W tym kształcie przeciw.
post został zmieniony: 17-10-2010 12:43:01 |
Adaa | 17-10-2010 12:49:53 [#48] |
---|
moze gdzies sie sprawdza a moze gdzie indziej nie - moim zdaniem o niczym to nie swiadczy - bo kazde panstwo ma swoja polityke, demografie i kierunki myslenia
tak jak z informacja, ze Polska przeznacza na oświate 3,4 pk, a kraje OECD 3,6
no fajnie, prawie tyle samo przeznaczamy - tak czyta to przecietny czytelnik
refleksja, ze produkty krajowe nie sa porównywalne przychodzi albo i nie
|
Adaa | 17-10-2010 12:54:48 [#49] |
---|
AnO #37
nie widze nic złego w przerabianiu funduszy unijnych - zostawmy je w spokoju, bo niewinne:-)

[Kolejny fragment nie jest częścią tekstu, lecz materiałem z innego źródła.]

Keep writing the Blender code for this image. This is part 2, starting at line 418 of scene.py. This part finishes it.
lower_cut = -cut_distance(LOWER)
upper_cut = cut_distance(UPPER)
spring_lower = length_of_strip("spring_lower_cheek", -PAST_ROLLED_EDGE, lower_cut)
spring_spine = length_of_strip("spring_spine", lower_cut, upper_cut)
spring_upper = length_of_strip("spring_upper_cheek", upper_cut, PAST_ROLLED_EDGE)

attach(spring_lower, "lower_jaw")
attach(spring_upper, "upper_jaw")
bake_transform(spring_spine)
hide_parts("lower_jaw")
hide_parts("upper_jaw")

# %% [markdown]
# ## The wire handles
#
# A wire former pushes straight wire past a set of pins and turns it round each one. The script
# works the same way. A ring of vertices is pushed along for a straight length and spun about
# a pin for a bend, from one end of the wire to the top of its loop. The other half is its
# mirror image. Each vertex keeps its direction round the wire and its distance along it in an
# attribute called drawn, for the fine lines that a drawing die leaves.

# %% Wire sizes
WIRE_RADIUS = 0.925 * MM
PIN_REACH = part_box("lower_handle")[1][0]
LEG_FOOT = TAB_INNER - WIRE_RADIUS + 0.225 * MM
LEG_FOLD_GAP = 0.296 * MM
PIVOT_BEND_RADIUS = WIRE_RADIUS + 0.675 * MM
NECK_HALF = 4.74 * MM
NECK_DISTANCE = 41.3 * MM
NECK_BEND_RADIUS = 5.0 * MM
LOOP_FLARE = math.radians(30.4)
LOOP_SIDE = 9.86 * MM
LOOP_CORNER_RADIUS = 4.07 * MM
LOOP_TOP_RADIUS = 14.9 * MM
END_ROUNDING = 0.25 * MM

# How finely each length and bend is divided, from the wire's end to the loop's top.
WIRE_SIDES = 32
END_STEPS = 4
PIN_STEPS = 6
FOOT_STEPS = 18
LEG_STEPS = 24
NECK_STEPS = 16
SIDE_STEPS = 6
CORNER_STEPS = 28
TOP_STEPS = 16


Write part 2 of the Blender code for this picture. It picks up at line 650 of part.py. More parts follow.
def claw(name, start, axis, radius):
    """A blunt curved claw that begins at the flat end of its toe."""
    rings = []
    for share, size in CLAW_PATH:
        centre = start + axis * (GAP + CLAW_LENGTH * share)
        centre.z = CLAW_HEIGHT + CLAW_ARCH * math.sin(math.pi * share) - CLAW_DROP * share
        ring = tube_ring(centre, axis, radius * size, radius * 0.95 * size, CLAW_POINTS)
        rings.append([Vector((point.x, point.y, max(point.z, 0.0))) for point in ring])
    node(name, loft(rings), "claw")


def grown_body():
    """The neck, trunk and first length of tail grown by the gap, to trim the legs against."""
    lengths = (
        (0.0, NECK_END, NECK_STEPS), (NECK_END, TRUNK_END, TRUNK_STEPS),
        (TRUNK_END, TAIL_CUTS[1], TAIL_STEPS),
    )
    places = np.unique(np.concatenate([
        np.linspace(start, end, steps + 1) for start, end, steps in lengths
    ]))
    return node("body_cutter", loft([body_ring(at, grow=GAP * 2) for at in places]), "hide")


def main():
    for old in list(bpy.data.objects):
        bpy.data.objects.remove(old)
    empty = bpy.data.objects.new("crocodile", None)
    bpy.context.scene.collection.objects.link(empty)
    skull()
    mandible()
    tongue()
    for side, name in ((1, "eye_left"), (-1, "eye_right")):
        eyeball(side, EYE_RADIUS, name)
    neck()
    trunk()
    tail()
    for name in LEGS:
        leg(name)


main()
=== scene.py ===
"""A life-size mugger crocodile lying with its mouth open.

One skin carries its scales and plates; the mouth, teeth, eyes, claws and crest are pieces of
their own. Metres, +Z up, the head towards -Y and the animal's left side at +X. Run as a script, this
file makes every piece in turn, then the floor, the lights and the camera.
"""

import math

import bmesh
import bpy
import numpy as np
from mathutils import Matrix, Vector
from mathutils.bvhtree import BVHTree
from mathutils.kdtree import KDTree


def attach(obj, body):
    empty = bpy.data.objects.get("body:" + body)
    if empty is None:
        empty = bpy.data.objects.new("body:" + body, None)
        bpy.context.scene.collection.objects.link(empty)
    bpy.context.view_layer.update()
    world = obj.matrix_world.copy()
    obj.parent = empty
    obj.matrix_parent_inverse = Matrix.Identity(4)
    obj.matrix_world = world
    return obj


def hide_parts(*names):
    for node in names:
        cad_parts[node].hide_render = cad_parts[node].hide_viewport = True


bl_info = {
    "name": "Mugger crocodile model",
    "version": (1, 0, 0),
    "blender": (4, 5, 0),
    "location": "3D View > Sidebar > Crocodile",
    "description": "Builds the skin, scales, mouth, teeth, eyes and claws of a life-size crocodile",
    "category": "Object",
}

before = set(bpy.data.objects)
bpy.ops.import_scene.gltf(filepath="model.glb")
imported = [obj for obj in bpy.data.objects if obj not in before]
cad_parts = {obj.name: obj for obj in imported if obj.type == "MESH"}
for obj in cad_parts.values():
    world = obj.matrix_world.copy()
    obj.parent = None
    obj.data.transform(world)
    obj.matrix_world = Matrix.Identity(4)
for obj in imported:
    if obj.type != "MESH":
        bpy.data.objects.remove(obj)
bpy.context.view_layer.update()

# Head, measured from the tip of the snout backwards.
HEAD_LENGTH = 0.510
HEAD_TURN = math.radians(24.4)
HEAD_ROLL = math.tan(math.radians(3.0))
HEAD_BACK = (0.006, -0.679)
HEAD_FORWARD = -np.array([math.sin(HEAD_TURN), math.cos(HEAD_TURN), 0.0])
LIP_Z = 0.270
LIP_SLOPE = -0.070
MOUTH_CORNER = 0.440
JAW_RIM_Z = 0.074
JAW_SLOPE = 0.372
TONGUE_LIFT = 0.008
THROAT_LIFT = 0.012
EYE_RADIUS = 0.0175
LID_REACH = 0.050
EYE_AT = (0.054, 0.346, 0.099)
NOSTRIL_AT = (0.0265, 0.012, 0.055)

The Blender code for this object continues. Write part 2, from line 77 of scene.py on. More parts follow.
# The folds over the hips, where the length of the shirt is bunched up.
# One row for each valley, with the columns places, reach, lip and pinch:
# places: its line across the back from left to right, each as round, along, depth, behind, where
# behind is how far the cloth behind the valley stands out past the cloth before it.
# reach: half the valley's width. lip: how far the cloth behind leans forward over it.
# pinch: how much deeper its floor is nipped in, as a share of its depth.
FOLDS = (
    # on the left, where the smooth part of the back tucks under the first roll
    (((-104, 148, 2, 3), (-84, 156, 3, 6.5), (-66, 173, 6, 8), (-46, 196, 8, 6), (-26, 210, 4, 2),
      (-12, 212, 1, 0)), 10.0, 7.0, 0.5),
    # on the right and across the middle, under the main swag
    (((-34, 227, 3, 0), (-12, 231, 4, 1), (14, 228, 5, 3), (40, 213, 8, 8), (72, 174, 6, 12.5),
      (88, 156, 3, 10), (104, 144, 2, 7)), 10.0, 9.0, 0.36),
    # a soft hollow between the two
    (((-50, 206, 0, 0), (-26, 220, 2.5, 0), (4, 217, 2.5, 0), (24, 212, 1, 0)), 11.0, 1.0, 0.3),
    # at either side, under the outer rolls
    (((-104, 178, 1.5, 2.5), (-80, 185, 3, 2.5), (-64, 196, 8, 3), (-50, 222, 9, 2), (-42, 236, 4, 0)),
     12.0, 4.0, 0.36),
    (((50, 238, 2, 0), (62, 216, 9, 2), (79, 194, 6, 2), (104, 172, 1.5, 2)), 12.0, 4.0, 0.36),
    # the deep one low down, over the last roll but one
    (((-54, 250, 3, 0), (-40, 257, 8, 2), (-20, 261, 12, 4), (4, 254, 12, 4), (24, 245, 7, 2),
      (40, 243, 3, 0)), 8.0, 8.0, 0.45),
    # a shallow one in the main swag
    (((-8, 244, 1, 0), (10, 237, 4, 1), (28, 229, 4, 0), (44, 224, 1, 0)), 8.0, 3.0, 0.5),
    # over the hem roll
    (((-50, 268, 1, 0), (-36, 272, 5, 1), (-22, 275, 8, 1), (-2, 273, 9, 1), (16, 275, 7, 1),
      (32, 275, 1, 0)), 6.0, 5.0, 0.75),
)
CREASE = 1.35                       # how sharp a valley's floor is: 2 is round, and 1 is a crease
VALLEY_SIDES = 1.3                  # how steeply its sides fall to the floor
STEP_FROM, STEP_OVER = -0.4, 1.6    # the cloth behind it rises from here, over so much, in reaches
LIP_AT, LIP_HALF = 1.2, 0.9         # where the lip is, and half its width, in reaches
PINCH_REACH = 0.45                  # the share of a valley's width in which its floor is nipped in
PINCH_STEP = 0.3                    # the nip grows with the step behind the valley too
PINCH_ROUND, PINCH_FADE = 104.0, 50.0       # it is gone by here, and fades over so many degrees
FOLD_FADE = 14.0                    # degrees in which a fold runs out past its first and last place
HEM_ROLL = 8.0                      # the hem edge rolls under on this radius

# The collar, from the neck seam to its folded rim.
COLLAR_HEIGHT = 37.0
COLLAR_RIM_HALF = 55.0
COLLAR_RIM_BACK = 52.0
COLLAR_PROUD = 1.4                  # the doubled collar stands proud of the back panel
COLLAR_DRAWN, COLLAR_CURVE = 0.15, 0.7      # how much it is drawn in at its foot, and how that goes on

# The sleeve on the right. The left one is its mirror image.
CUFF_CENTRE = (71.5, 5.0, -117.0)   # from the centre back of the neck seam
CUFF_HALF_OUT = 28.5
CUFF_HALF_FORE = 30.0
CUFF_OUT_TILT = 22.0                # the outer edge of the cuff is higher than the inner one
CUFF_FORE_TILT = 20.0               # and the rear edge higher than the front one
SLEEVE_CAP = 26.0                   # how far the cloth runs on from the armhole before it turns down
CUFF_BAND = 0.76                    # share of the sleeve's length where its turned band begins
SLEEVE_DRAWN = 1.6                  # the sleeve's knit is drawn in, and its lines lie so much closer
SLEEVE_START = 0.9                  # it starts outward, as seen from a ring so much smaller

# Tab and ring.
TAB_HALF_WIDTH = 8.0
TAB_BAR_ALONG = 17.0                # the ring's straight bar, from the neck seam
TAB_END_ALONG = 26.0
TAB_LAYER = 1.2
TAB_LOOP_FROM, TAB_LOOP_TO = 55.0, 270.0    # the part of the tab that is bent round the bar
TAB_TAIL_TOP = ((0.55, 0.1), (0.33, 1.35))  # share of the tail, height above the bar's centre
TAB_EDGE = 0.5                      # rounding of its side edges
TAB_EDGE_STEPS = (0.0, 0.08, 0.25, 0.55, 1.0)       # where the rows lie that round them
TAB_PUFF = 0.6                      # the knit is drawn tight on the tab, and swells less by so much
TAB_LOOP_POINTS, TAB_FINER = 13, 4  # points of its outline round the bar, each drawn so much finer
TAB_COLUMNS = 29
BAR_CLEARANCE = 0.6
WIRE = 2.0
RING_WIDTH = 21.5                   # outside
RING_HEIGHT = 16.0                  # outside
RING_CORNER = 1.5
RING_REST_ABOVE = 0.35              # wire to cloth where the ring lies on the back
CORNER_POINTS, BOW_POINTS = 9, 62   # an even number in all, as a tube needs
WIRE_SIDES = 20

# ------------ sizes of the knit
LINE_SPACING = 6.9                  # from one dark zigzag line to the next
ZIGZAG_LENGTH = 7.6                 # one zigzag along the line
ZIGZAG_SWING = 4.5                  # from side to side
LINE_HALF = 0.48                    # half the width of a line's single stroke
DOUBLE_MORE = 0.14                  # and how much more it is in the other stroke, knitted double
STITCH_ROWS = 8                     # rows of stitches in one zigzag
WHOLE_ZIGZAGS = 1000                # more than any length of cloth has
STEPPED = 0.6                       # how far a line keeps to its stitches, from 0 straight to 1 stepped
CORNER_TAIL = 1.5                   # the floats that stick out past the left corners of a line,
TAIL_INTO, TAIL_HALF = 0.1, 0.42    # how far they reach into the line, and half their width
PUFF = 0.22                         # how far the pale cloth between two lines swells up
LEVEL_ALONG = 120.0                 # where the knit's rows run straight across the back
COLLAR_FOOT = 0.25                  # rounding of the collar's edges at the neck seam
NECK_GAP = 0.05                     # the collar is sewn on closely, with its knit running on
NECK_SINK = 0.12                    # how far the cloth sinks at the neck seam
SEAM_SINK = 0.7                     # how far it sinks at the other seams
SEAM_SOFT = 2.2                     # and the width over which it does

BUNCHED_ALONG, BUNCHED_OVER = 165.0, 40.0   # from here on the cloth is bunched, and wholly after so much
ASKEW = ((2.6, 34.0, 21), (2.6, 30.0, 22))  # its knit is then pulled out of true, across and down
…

"pomysł na" moze budzic kontrowersje
|
zemi | 17-10-2010 12:58:04 [#50] |
---|
Adaa, dyrektorów (wicedyrektorów) przybędzie
z mojej gminy - pojedyncze oddziały sp i gim - jeden zespół, 1 dyrektor
przy zmianie - powołanie wicedyrektora do gimnazjum, dyrektor zostaje w podstawowce
przybył jeden etat kierowniczy, a wiejskie zespoły często tak funkcjonuja
do tego - zespoły funkcjonują w jednym budynku i stanowią swoistą jedność
Niedawno, zanim powstał zespół, funkcjonowały w jednym budynku 2 szkoły (2 dyrektorów, dwa grona pedagogiczne, byliśmy "my i oni", uczniowie byli nasi i ich. Wspominamy to niemile. Kiedy wreszcie połączyliśmy się w zespół, kiedy jest jeden dyrektor, jedno grono i wszyscy uczniowie "nasi", kiedy wreszcie rano chce się iść do pracy, ktoś próbuje to nam zepsuć.